Questo libro è un omaggio a una delle più grandi poetesse persiane del secolo scorso che ha subito una dura repressione per la sua ribellione contro le convenzioni e il perbenismo imperanti.
Nata nel 1935 da una famiglia benestante, muore nel 1967 in un incidente stradale. Comincia a leggere e scrivere poesie a tredici anni e si sposa a sedici e ha il suo primo e unico figlio (Kamiar) a diciassette.
Si accorge presto che “il tempo della speranza nella fedeltà allo sposo/ è stato sprecato, sprecato” e che il matrimonio è una prigione dalle “fredde e scure sbarre”, soprattutto per l’ambiente dispotico della famiglia del marito che avversa ostinatamente la sue poesie “scandalose” nelle quali Forug parla liberamente dell’amore.

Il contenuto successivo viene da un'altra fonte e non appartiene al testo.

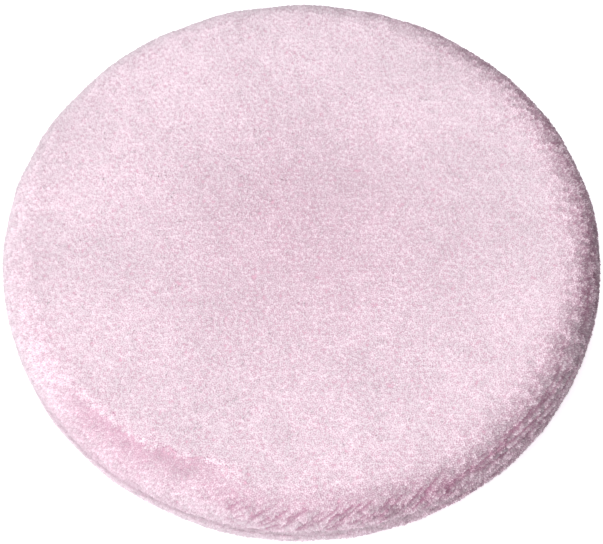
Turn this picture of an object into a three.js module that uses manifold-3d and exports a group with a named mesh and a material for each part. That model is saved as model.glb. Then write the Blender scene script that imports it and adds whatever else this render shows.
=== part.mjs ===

La conseguenza è il divorzio (1953), ma la sentenza del tribunale è atroce: non potrà più rivedere il figlio, una sofferenza che si trascinerà fino all'età adulta di Kamiar che dichiara “ho conosciuto mia madre attraverso le sue poesie”.

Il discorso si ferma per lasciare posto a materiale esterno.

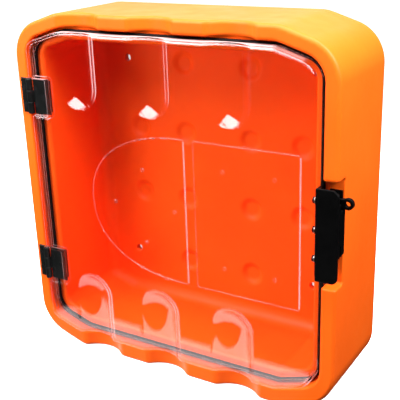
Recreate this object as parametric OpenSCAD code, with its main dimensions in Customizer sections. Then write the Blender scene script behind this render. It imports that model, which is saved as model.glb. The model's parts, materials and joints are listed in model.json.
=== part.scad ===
// Wall cabinet for deck safety equipment: a double-skinned moulded case, a clear moulded
// door on two hinges and a draw latch with a padlock eye.
// Frame: +Z up, +Y towards the wall, +X towards the latch. The origin is the centre of the
// underside. Depths in the modules count from the front rim, and from_rim() moves them there.

/* [Case] */
// Overall width of the case
case_w = 548; // [520:2:580]
// Overall height of the case
case_h = 566; // [546:2:606]
// Overall depth of the case, from the rim plane to the back face
case_d = 170; // [165:1:230]
// How much wider the bottom rim is than the top rim
sill = 6; // [0:1:8]
// Distance from each side to the crease where a corner chamfer starts
chamfer_w = 87; // [75:1:95]
// Drop of the corner chamfer over that distance
chamfer_drop = 28; // [22:1:34]
// Radius that blends each chamfer into the side
corner_r = 60; // [52:1:62]
// Rounding of the outer front edge
front_r = 6; // [4:0.5:7]
// Rounding of the outer back edge
back_r = 12; // [8:0.5:14]
// Width of the front rim at the top and the sides
rim_w = 22; // [20:0.5:24]
// Width of the ledge that carries the seal
ledge_w = 20; // [18:0.5:22]
// Depth of the ledge behind the rim plane
ledge_y = 20; // [19:0.5:22]
// Thickness of the solid back wall
back_t = 12; // [10:0.5:14]
// Thickness of each moulded skin
skin_t = 5; // [4:0.5:6]
// Depth of the fillet where the inner walls meet the back wall
floor_fillet = 20; // [14:1:22]

/* [Scallops and flutes] */
// Distance between neighbouring flutes
flute_pitch = 130; // [124:1:132]
// Sideways shift of the middle flute towards the hinges
flute_shift = 14; // [0:1:16]
// Half the width of a door flute at the door face
flute_half_w = 34; // [28:1:36]
// Depth of a door flute
flute_depth = 15; // [10:0.5:15]
// Distance from the edge of the top rim to the round end of a flute
flute_reach = 141; // [120:1:150]
// Half the width of a rim scallop at the rim plane
scallop_half_w = 37; // [32:1:38]
// Depth of a rim scallop at its middle
scallop_depth = 17; // [10:0.5:18]

/* [Wall fixing] */
// Distance between the outer columns of kiss-off dishes
dish_span_x = 304; // [290:1:310]
// Distance between the inner columns of kiss-off dishes
dish_inner_x = 122; // [110:1:130]
// Distance between rows of kiss-off dishes
dish_pitch_z = 116; // [110:1:118]
// Height of the middle of the dish grid above the sill
dish_mid_z = 292; // [286:1:296]
// Radius of a dish at its mouth
dish_r = 18; // [15:0.5:20]
// Depth of a dish
dish_depth = 5; // [3:0.5:6]
// Distance between the columns of wall fixing holes
hole_span_x = 344; // [330:1:350]
// Distance between the rows of wall fixing holes
hole_span_z = 348; // [340:1:352]
// Height of the middle of the hole pattern above the sill
hole_mid_z = 294; // [286:1:300]
// Radius of each wall fixing hole
wall_hole_r = 6; // [3:0.25:7]

/* [Door] */
// Height of the door face in front of the rim plane
face_h = 13.5; // [12.5:0.5:14]
// Thickness of the clear sheet
sheet_t = 4; // [3:0.5:4]
// Gap between the door skirt and the inside of the rim
door_gap = 5.5; // [4.5:0.25:6]
// Depth of the skirt's free edge behind the rim plane
skirt_y = 12; // [11:0.5:12]
// Distance from the hinge axis to the raised part of the door face
hinge_flange_w = 7; // [6:0.5:8]
// Depth of the two shallow label panels
panel_depth = 1.2; // [0.8:0.1:1.5]

/* [Hinges] */
// Height of the upper hinge centre
hinge_top_z = 430; // [420:1:436]
// Height of the lower hinge centre
hinge_low_z = 142; // [130:1:150]
// Height of one hinge
hinge_h = 56; // [50:1:60]
// Thickness of a hinge leaf
leaf_t = 3.5; // [3:0.25:3.5]
// Length of the door leaf from the hinge axis
door_leaf_w = 37; // [35:0.5:39]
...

Per tutta la vita ha subito l’ostracismo della sua società, trovando comprensione e accoglienza solo nell'ambiente culturale più evoluto.
Dopo la sua morte le sue poesie, prima proibite, hanno valicato il muro della messa al bando e lei ha acquisito grande fama assurgendo a emblema dell’emancipazione femminile.